TO BE DONE: Please quote exactly the lines below from the line containing "The three.js and" to the line containing "self.take(bm, matrix)", both lines included, and nothing else.

-- Start DATA SHOWN --

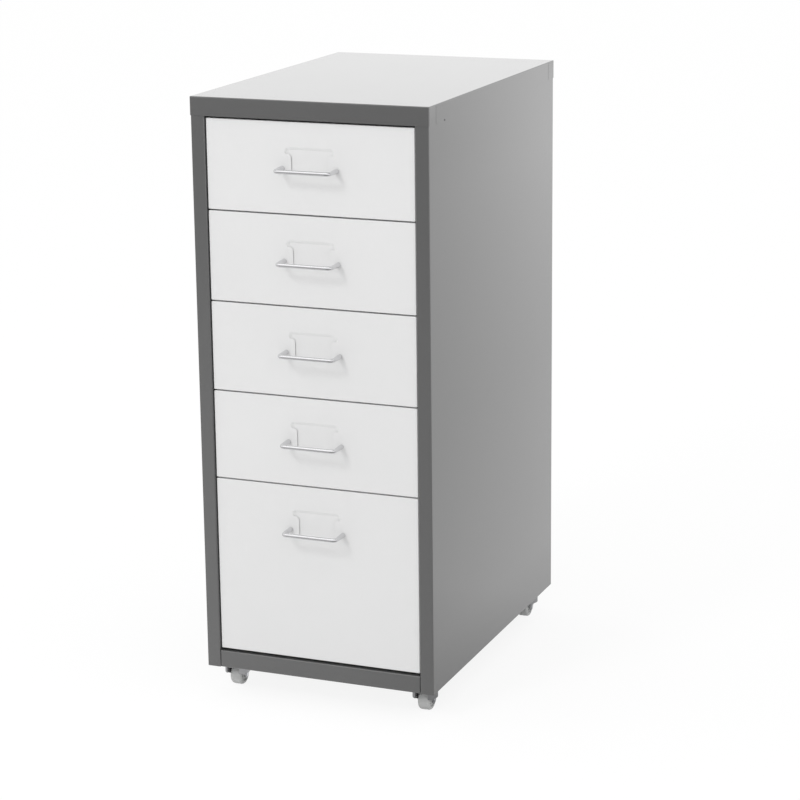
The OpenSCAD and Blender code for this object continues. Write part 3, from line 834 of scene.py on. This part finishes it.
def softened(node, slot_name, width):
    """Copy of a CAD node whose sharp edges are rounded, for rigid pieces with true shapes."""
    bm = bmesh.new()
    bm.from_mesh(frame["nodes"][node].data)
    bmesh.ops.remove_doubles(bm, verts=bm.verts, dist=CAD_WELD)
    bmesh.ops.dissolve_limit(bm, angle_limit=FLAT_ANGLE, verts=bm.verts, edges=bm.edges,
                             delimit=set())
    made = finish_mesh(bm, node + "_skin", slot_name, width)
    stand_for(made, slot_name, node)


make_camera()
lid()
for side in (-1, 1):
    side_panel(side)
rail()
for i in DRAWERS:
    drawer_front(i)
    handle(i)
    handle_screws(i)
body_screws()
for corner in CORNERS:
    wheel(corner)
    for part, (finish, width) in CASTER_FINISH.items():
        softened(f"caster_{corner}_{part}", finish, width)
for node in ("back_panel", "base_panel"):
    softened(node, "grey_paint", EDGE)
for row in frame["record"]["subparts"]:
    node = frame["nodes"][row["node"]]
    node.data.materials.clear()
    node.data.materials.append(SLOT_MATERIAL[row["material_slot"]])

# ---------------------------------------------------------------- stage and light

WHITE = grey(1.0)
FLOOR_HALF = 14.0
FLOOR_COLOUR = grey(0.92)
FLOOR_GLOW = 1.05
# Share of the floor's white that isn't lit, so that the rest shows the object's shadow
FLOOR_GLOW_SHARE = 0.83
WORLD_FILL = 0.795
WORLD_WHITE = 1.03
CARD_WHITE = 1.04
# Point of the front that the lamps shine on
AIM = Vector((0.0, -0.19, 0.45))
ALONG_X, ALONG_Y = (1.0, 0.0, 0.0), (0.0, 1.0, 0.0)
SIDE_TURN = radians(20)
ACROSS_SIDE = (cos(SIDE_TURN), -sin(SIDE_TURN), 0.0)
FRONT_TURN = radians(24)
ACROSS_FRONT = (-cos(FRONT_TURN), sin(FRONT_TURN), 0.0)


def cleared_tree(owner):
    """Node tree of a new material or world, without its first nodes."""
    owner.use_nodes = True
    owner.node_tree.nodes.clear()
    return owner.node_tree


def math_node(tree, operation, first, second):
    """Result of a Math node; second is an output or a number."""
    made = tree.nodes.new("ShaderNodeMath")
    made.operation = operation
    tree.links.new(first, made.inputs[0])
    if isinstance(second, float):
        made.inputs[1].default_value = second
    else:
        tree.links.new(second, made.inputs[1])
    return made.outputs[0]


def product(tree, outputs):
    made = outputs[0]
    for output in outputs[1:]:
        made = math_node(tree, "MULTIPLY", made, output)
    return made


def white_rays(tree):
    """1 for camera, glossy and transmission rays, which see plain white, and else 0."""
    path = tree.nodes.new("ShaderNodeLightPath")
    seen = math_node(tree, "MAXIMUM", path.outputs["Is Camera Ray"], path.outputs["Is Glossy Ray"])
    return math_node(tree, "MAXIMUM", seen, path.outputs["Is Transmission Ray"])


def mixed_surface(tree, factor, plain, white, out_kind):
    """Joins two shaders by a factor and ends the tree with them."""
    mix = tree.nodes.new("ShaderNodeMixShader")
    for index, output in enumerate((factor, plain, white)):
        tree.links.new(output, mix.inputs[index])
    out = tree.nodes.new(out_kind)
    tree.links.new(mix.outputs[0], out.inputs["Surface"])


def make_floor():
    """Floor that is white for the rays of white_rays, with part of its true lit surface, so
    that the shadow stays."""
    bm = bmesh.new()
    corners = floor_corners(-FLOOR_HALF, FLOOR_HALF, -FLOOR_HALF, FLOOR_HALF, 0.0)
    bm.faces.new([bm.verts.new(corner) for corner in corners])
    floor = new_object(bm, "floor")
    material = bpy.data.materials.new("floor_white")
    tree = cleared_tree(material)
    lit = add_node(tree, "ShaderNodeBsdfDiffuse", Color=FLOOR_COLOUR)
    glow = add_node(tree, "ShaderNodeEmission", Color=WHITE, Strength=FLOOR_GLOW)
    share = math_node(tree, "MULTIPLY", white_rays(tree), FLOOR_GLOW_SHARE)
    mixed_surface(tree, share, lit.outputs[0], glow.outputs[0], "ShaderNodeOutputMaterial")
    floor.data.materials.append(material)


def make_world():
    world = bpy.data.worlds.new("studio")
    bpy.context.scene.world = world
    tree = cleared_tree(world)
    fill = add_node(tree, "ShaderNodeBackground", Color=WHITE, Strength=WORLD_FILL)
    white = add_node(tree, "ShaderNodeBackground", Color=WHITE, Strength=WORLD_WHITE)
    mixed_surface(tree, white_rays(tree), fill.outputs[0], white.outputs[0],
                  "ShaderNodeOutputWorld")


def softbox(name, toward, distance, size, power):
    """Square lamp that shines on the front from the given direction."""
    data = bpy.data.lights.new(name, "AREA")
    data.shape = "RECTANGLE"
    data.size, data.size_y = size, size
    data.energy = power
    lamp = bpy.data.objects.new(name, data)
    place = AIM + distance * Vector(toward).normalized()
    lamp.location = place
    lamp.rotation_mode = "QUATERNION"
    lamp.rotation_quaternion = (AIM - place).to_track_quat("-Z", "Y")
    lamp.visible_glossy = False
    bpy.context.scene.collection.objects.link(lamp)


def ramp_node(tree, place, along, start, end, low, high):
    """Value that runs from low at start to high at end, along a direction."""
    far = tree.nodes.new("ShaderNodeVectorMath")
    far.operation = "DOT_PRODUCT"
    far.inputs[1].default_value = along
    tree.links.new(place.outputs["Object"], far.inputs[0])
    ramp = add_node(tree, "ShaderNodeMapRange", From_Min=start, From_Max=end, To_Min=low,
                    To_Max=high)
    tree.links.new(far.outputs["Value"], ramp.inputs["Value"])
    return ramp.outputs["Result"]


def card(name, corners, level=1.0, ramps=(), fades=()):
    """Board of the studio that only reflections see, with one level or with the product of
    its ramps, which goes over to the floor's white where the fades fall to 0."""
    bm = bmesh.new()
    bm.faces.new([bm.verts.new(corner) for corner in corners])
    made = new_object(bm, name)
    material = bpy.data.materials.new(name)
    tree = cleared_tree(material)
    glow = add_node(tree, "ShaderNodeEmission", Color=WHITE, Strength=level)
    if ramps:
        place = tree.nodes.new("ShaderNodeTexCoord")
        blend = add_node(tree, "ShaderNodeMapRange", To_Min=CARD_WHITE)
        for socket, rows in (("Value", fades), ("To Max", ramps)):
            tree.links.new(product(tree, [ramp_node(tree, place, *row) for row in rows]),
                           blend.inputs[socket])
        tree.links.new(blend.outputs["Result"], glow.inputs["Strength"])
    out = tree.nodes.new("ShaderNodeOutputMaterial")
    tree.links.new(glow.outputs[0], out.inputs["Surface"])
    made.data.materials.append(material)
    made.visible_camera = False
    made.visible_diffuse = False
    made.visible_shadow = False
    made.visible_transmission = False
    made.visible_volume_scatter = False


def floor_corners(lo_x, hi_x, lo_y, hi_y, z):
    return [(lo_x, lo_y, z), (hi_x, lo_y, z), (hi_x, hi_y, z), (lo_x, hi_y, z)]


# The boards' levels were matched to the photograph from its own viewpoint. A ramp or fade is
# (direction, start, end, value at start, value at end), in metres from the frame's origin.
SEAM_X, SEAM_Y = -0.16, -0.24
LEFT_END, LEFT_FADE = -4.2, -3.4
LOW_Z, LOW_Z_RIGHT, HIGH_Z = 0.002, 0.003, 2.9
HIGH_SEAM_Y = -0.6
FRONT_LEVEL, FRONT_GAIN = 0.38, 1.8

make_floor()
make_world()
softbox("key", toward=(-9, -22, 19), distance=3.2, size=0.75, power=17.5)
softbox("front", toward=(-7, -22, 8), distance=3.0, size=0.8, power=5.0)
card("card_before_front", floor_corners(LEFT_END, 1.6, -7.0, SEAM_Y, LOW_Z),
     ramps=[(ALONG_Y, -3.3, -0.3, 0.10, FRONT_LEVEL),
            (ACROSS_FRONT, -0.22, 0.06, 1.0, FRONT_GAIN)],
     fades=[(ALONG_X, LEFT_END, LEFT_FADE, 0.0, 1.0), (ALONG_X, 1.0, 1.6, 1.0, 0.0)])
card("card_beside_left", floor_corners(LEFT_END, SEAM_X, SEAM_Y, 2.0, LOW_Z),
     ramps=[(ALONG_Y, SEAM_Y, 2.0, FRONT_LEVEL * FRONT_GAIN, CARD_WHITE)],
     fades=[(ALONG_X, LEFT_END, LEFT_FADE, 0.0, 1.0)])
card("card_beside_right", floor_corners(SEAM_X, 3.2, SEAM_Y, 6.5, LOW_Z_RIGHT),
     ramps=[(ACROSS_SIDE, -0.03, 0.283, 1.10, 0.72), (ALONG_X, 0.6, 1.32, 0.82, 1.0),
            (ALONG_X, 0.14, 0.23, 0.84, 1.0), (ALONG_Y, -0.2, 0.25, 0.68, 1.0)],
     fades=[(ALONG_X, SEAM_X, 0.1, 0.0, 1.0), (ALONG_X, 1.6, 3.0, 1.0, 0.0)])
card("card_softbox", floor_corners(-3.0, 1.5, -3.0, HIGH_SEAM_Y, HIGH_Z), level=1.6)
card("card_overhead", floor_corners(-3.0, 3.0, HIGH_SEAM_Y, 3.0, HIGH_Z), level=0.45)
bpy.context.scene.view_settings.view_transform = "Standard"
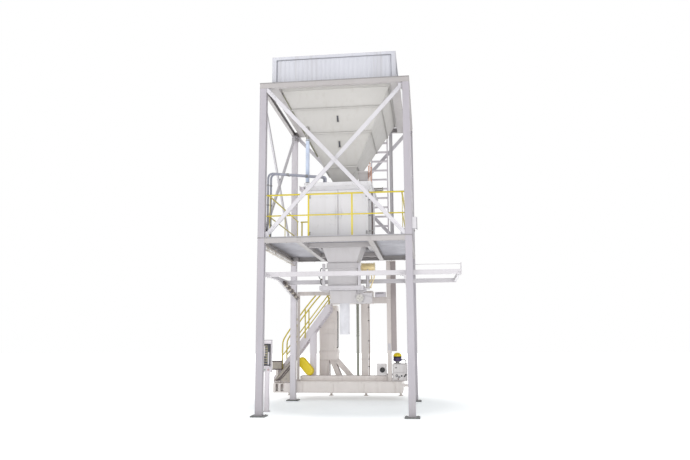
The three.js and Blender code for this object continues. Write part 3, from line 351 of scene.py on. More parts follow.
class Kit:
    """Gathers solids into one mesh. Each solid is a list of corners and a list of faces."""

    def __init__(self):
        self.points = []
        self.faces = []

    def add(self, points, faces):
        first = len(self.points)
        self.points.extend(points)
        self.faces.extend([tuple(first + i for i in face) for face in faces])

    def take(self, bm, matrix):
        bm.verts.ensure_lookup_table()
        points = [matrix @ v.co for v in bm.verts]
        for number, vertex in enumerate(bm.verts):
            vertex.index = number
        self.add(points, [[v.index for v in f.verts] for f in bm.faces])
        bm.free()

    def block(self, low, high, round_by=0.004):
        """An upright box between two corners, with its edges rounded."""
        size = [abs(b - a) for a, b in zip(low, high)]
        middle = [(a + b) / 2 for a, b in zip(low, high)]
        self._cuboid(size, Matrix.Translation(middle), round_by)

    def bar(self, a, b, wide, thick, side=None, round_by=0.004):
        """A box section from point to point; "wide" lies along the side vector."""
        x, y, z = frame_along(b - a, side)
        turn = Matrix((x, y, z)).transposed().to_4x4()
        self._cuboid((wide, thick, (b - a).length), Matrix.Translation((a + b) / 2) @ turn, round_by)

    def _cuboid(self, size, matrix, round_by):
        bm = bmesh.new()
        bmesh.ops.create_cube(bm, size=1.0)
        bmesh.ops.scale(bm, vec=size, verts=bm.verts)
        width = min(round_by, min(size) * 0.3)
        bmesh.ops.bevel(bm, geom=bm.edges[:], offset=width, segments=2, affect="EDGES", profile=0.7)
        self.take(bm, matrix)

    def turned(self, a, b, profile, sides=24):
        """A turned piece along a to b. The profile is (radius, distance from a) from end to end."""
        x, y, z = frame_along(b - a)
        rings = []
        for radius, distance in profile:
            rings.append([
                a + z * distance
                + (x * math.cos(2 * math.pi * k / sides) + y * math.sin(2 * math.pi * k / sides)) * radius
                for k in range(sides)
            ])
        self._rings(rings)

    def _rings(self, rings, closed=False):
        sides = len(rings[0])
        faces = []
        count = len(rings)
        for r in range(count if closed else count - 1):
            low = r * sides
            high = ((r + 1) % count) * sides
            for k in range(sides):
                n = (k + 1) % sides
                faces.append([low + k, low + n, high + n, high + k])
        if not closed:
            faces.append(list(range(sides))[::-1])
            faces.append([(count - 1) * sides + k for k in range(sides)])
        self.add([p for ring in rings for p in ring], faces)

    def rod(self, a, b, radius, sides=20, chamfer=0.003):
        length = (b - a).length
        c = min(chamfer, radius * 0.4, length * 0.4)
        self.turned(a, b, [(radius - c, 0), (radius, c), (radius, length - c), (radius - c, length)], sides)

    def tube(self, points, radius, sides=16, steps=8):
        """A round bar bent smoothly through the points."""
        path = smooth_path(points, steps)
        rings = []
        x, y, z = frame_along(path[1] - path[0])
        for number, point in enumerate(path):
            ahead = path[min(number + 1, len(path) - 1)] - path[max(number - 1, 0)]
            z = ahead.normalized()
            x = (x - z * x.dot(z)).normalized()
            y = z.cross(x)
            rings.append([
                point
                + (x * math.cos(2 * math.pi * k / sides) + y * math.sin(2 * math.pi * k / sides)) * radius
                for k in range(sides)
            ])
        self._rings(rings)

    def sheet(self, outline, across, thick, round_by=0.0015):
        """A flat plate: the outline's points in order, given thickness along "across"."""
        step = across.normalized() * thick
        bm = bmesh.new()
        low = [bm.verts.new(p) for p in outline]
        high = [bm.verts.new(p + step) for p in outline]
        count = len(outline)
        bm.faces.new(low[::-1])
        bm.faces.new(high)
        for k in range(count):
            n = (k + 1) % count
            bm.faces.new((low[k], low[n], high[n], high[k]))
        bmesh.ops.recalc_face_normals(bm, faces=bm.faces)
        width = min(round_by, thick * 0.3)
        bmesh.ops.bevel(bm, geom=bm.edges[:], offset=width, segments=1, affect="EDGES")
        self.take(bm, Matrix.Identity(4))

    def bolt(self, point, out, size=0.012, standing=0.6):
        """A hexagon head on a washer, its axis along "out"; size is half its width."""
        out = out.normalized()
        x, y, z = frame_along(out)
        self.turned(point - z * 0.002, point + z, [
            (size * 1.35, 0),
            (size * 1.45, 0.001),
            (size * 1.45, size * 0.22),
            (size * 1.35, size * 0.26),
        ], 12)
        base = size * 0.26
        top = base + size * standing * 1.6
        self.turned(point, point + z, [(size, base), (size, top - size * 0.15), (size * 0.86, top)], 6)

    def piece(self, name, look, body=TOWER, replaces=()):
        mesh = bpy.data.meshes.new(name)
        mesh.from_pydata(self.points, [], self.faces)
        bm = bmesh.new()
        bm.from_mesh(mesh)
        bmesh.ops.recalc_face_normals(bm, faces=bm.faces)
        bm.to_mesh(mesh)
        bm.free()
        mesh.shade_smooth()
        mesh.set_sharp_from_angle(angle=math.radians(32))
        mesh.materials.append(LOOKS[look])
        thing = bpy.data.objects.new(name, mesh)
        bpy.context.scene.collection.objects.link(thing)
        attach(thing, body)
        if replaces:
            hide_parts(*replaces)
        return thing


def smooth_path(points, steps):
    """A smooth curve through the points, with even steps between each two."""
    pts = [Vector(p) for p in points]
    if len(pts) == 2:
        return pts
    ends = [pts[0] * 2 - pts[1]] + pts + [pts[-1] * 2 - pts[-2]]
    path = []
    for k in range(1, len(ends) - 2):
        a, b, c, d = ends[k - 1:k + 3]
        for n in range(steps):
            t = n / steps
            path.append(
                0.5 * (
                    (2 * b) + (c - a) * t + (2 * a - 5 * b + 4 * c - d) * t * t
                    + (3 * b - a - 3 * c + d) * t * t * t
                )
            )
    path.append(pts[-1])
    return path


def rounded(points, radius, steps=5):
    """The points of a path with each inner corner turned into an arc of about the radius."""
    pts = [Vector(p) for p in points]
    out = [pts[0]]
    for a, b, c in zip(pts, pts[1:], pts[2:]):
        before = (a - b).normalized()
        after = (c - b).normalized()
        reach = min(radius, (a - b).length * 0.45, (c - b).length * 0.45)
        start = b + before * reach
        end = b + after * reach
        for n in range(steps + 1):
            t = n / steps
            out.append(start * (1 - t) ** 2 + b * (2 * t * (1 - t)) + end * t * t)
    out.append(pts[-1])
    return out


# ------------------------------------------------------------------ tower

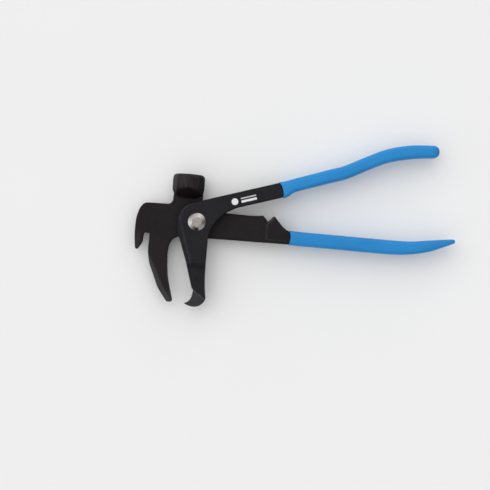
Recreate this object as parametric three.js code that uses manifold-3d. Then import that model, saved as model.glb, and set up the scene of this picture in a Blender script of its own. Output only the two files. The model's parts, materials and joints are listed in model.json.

-- End DATA SHOWN --

ANSWER TO THE PROBLEM:
The three.js and Blender code for this object continues. Write part 3, from line 351 of scene.py on. More parts follow.
class Kit:
    """Gathers solids into one mesh. Each solid is a list of corners and a list of faces."""

    def __init__(self):
        self.points = []
        self.faces = []

    def add(self, points, faces):
        first = len(self.points)
        self.points.extend(points)
        self.faces.extend([tuple(first + i for i in face) for face in faces])

    def take(self, bm, matrix):
        bm.verts.ensure_lookup_table()
        points = [matrix @ v.co for v in bm.verts]
        for number, vertex in enumerate(bm.verts):
            vertex.index = number
        self.add(points, [[v.index for v in f.verts] for f in bm.faces])
        bm.free()

    def block(self, low, high, round_by=0.004):
        """An upright box between two corners, with its edges rounded."""
        size = [abs(b - a) for a, b in zip(low, high)]
        middle = [(a + b) / 2 for a, b in zip(low, high)]
        self._cuboid(size, Matrix.Translation(middle), round_by)

    def bar(self, a, b, wide, thick, side=None, round_by=0.004):
        """A box section from point to point; "wide" lies along the side vector."""
        x, y, z = frame_along(b - a, side)
        turn = Matrix((x, y, z)).transposed().to_4x4()
        self._cuboid((wide, thick, (b - a).length), Matrix.Translation((a + b) / 2) @ turn, round_by)

    def _cuboid(self, size, matrix, round_by):
        bm = bmesh.new()
        bmesh.ops.create_cube(bm, size=1.0)
        bmesh.ops.scale(bm, vec=size, verts=bm.verts)
        width = min(round_by, min(size) * 0.3)
        bmesh.ops.bevel(bm, geom=bm.edges[:], offset=width, segments=2, affect="EDGES", profile=0.7)
        self.take(bm, matrix)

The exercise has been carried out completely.